United Kingdom

[GB] High Court decision on the Getty Images (US) Inc. and Others v. Stability AI Ltd. case

IRIS 2025-10:1/8

Julian Wilkins

Wordley Partnership

On 4 November 2025, the UK’s first court decision concerning generative AI and copyright was made in the High Court’s judgment on Getty Images (US) Inc. and others v. Stability Al Ltd  (the judgment). The judgement provides guidance on the meaning of "article" and "infringing copy" for the purposes of secondary copyright infringement, recognising that an "article" can be intangible.

The judgment concerns an AI image generation model, Stable Diffusion, developed and marketed by the AI company Stability AI (the Defendant).
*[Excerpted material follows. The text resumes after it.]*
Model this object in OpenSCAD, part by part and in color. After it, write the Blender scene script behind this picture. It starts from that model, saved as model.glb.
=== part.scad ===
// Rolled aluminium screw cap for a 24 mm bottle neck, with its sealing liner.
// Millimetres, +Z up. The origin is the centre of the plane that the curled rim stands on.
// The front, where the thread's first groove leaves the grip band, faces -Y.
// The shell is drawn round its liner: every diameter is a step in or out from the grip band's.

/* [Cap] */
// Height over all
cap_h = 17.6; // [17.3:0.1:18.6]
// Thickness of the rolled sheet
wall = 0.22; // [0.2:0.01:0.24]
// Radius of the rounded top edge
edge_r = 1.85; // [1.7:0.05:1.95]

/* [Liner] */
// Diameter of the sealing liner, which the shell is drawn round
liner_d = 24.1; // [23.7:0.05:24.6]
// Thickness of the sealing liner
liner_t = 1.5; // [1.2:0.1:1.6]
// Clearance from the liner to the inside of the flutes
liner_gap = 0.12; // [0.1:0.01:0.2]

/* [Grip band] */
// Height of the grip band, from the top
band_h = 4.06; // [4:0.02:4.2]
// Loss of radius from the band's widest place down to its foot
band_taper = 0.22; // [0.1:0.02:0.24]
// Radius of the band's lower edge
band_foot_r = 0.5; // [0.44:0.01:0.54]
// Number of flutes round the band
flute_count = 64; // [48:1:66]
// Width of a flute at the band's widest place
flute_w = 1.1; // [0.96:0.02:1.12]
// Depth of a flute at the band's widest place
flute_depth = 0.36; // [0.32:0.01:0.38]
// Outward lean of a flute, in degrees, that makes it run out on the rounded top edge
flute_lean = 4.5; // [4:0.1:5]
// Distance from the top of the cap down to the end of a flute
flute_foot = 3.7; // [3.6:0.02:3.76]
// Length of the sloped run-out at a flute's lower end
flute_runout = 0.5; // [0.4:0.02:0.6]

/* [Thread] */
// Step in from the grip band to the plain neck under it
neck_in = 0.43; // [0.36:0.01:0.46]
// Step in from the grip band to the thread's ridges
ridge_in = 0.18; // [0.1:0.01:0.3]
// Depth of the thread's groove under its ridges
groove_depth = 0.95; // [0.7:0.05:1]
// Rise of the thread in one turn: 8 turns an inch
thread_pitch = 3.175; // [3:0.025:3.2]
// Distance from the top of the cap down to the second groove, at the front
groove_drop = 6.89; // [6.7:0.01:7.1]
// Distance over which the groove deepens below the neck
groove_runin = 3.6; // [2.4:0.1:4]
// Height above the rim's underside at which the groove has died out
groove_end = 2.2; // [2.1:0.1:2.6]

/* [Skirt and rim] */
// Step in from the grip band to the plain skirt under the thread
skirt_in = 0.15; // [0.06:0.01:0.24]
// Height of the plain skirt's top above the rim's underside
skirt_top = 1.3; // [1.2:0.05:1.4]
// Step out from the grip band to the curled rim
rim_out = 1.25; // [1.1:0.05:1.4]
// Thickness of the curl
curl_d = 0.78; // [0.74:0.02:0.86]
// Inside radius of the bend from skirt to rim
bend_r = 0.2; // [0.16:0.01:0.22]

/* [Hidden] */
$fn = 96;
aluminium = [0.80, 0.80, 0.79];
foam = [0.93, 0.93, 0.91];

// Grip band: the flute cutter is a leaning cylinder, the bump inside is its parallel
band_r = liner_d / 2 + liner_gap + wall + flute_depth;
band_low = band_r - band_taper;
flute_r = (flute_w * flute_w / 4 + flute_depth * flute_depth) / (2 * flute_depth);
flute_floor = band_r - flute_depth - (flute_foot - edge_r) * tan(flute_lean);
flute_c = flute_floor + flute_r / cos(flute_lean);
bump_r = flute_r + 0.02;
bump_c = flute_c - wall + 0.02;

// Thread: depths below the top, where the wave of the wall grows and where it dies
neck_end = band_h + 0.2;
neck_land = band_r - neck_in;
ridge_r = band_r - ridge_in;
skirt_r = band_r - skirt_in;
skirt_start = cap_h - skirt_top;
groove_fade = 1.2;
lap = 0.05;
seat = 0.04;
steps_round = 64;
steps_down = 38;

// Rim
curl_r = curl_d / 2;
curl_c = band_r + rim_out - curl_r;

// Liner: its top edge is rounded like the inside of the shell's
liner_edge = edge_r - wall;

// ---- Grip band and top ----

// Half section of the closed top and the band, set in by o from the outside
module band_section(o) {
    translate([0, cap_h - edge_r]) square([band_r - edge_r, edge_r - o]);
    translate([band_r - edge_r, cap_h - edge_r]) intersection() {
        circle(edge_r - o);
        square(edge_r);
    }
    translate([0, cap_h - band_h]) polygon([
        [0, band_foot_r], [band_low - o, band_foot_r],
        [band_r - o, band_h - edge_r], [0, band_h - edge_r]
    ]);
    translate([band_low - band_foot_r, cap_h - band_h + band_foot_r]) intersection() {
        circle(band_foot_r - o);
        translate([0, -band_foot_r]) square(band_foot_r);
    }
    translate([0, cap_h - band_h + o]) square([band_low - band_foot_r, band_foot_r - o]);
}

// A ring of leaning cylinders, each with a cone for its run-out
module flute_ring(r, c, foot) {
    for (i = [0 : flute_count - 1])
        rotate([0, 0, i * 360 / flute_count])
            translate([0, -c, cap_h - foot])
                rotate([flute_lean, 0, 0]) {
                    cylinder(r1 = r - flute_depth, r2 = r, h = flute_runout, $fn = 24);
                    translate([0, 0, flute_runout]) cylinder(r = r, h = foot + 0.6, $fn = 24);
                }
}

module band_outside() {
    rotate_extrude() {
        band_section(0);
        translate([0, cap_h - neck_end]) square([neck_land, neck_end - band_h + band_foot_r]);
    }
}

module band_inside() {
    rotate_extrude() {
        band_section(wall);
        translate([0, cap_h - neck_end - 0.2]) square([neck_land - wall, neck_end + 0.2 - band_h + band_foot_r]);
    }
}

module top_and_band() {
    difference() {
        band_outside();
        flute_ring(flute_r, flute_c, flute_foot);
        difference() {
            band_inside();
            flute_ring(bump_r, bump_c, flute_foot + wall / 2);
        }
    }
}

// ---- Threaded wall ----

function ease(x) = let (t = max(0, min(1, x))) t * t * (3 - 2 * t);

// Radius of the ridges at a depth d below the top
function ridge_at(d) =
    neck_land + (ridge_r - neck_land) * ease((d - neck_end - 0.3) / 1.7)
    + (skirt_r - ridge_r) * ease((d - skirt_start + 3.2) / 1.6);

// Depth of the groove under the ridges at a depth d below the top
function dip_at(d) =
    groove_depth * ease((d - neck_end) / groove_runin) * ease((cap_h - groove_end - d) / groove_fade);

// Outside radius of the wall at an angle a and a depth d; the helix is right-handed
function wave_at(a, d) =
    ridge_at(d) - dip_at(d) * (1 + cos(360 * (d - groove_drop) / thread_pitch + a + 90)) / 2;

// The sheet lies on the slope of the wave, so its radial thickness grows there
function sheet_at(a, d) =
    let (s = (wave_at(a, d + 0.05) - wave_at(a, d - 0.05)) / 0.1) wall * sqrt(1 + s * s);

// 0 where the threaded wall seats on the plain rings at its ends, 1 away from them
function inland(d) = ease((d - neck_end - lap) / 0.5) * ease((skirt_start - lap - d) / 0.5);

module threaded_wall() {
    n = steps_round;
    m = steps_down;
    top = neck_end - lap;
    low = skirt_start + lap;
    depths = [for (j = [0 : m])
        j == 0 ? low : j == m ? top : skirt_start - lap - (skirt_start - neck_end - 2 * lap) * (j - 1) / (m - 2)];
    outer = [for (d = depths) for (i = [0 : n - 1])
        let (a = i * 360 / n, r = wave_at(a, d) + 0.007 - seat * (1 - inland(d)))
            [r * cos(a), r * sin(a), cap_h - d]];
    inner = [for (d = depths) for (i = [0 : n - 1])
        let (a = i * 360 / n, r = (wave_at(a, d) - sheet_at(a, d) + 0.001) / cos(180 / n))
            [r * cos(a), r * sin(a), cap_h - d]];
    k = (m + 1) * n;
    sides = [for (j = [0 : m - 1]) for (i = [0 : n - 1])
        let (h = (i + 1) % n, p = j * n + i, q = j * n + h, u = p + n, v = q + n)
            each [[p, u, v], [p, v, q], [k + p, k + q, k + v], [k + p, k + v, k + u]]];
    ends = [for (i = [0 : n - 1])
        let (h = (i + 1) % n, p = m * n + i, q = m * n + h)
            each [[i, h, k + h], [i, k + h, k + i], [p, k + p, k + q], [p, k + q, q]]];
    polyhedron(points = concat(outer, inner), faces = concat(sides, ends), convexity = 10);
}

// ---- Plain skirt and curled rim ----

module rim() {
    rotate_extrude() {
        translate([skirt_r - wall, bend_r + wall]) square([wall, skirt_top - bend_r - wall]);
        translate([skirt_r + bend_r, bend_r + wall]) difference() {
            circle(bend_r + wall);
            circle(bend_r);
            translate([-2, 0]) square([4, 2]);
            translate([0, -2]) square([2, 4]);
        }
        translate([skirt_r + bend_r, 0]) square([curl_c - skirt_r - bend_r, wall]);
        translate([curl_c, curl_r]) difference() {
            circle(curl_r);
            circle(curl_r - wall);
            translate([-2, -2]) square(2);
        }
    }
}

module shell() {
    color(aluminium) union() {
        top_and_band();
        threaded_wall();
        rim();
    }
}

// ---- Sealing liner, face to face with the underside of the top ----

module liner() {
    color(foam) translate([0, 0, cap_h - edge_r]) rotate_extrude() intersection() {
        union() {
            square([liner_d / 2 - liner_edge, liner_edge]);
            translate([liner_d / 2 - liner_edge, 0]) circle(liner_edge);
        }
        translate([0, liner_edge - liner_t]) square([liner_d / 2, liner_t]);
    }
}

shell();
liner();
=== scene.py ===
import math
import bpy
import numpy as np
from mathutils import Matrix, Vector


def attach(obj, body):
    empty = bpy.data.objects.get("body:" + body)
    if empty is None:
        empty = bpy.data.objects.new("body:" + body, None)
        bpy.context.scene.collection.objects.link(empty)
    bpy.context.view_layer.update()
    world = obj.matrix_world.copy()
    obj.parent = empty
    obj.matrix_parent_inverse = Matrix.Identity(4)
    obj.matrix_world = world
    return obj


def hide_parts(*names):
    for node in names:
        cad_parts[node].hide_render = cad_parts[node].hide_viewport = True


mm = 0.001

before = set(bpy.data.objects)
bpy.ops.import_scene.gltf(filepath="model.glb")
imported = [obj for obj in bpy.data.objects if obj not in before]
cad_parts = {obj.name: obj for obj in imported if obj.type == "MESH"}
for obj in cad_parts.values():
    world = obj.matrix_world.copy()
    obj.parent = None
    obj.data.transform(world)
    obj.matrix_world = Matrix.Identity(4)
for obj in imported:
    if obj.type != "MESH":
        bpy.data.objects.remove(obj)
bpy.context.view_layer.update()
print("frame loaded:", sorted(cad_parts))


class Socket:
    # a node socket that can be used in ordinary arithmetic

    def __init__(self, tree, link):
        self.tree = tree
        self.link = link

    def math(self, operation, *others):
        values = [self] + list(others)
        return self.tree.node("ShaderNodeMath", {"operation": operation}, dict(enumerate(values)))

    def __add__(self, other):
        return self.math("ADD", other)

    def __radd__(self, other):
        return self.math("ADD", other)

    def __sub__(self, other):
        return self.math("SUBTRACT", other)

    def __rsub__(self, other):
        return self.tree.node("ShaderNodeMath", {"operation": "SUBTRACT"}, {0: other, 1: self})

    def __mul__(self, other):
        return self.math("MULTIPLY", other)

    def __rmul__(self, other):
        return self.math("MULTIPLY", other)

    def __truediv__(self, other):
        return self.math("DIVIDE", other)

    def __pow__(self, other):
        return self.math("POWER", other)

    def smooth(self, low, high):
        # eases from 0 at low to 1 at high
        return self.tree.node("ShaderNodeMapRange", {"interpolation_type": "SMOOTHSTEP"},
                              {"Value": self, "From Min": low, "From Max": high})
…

Several claimants were party to the judgment, with Getty Images, a company that owns a large photographic and film recording archive, as the lead claimant. All claimants are collectively referred to as the Claimants.
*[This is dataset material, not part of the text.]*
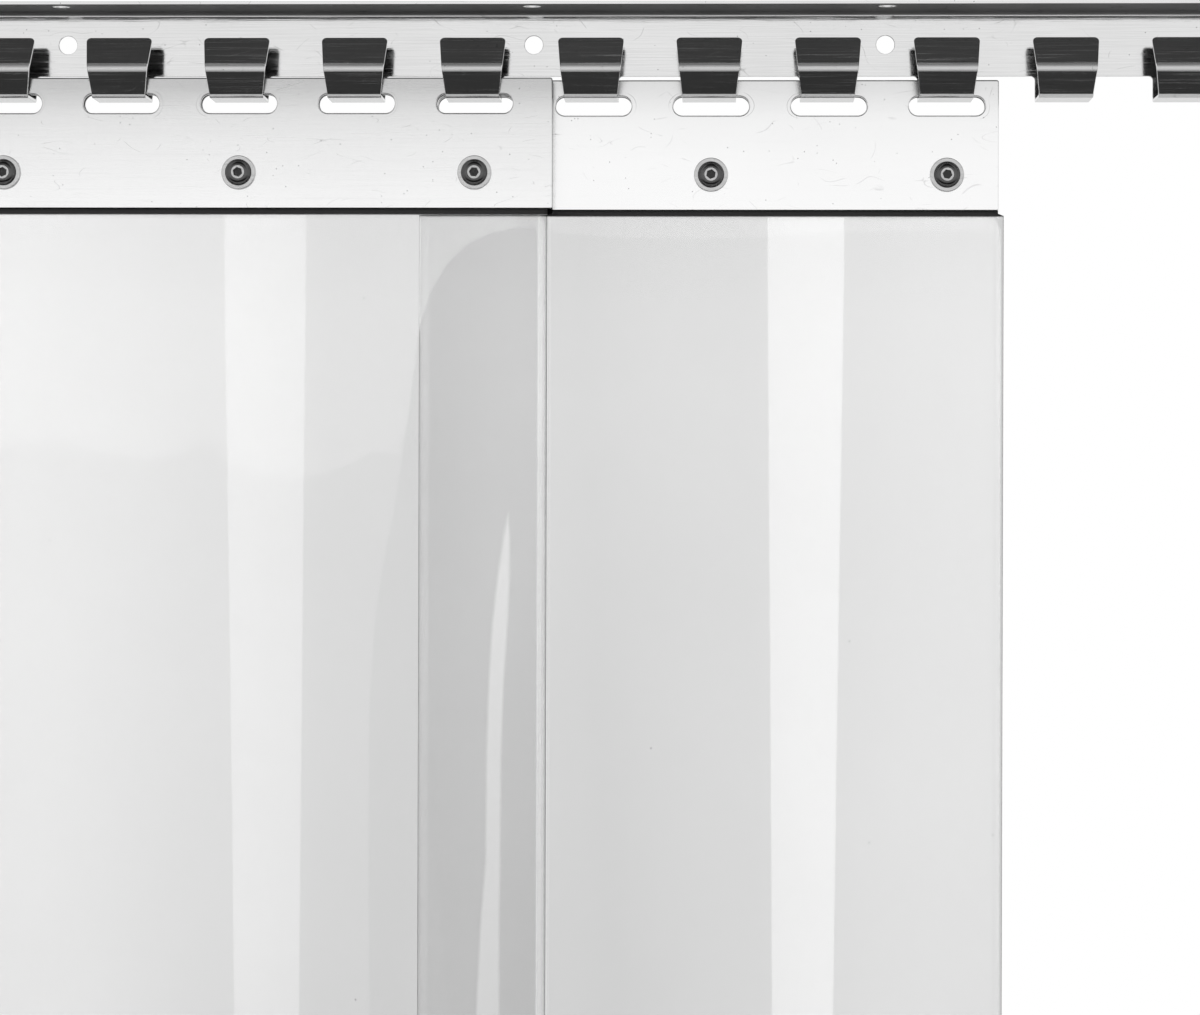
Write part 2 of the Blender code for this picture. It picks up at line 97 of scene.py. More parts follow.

The Claimants contended that the training data used by the Defendant to train the Stable Diffusion system non-consensually used or "scraped" millions of copyrighted images from the Getty Images Websites, infringing section 17 of the Copyright, Designs and Patents Act 1988 (CDPA). The synthetic images created or "predicted" by Stable Diffusion in response to prompts strongly resembled the Claimants' copyrighted material, including Getty's trademarked material.

The Claimants' allegations included a court declaration that the Defendant’s actions constituted a breach of copyright, trade mark infringement, passing off and breach of database rights.

Prior to the conclusion of the trial, the Claimants withdrew some of their claims including that of a primary breach of copyright pursuant to sections 16 and 17 of the CDPA. This claim was based on the allegation that Stable Diffusion reacted to similar prompts to the original captions and keywords and consequently the synthetic images it created closely resembled the copyrighted material. The Claimants had evidential problems proving that the training had occurred in the UK and whether the value or "weight" of process data used by Stable Diffusion copied the copyrighted material or at any time stored any of the Claimants' copyrighted works.

Regarding trade mark infringement, some of Stable Diffusion’s generated outputs displayed Getty’s registered trade marks, including the “GETTY IMAGES” and “ISTOCK” watermarks, and according to Getty, breached sections 10(1), 10(2) and 10(3) of the Trade Marks Act 1994.

Justice Smith (Smith J) held that Getty had proven trade mark infringement under sections 10(1) and 10(2) for a limited number of images that Stable Diffusion had produced. However, infringement did not apply to other Stable Diffusion generated images due to insufficient evidence that the distinctive character or the repute of Getty’s relevant trade marks had suffered detriment, nor that the economic behaviour of the average consumer would have been altered by the Defendant’s conduct. Smith J did not address the claim of passing off, having determined the trade mark infringement.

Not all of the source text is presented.